I love my wife for many reasons, like for instance the son she gave me and all that. But her sense of humor is awesome.

Anne got tired of all the deceptive letters from DOMINO Magazine trying to convince her that she owed them money because she had accepted a 'free' issue or two. So this little gem went out in the US mail today.

~DE

Sunday, June 08, 2008

Silence


This weekend Doug and I rented There Will Be Blood. Daniel Day-Lewis was masterful as always. Completely transformed himself.

I was deeply struck by the soundtrack, too - dug a little deeper and discovered the composer Arvo Part. Below are some amazing things Arvo has said about composing, creativity and being open to space(s) I read in this article, where the author talks about the Fullness of Emptiness.

For all you designers out there: When he talks about rests, you can translate that as white space.

"I have discovered that it is enough if a single note is played beautifully. This single note, the sense of peace or silence have a calming effect on me." (p.4)

One word suggests more than two ever could. Candlelights will always be sexier than floodlights. Emptiness yields. The blank page tells every story, which is why writer's block is so overwhelming: we tremble before the mystery of our own omnipotence. Lao Tzu: "The Master says nothing, and leaves nothing unsaid."

"My music was always written after I had long been silent in the most literal sense of the word. When I speak of silence, I mean the 'nothingness' out of which God created the world. That is why, ideally, musical silence is sacred.
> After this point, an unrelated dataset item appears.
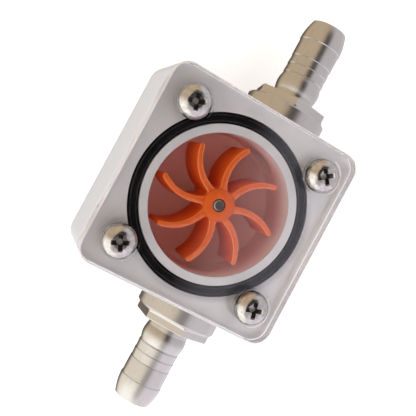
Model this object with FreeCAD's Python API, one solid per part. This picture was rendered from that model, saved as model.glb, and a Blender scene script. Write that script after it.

Silence is not simply given to us, but in order that we may draw sustenance from it. This sustenance is no less valuable to me than the air I breathe. There's an expression: to live on air and love. I'd like to rephrase this: if you approach silence with love, music may result. A composer often has to wait a long time for this music. It is this reverent sense of expectation that constitutes the brief silence of which I am so fond." (p.5)

I have studied a little bit of neuroscience, enough to know that we do not experience things, but the differences between things. We see boundaries, and our brains conserve resources by assuming the rest. So when I say that no sound exists without silence, I mean it in the least metaphysical, most flesh-and-blood way possible. To experience is to compare. We owe all of our music to silence, even if we never stop to thank it. The single piece of advice common to every musician, no matter the instrument, is to play the rests. Play the rests.

There is also, however, a silence beneath silence. The rests emerge in this openness, the deeper silence in which we make our comparisons. Needless to say, you cannot hear it. But maybe you should try.

Thursday, June 05, 2008

I love my job


This is what I found written next to my car on the way home yesterday. Whose the wonderful student who wrote this?! CONfess!

Tuesday, June 03, 2008

Polymer Clay Shawl Closures


Hallo friends,

After selling my polymer clay buttons to Knitch, I've decided to try my hand at making shawl closures. They're made of 2 parts a stick that goes into a thing with a hole (sometimes it's just the stick that can do it by itself). That sounds really graphic, I know.
I tried making both parts out of polymer clay, but the stick part is too thin to be made out of the clay. So I've bought dowel rods and bamboo skewers and plan on painting them and then sticking one end with a polymer clay bead that matches. Here are pictures of my efforts. Having a blast here. I think next I'll move onto making hand-painted knitting needles. Weeee!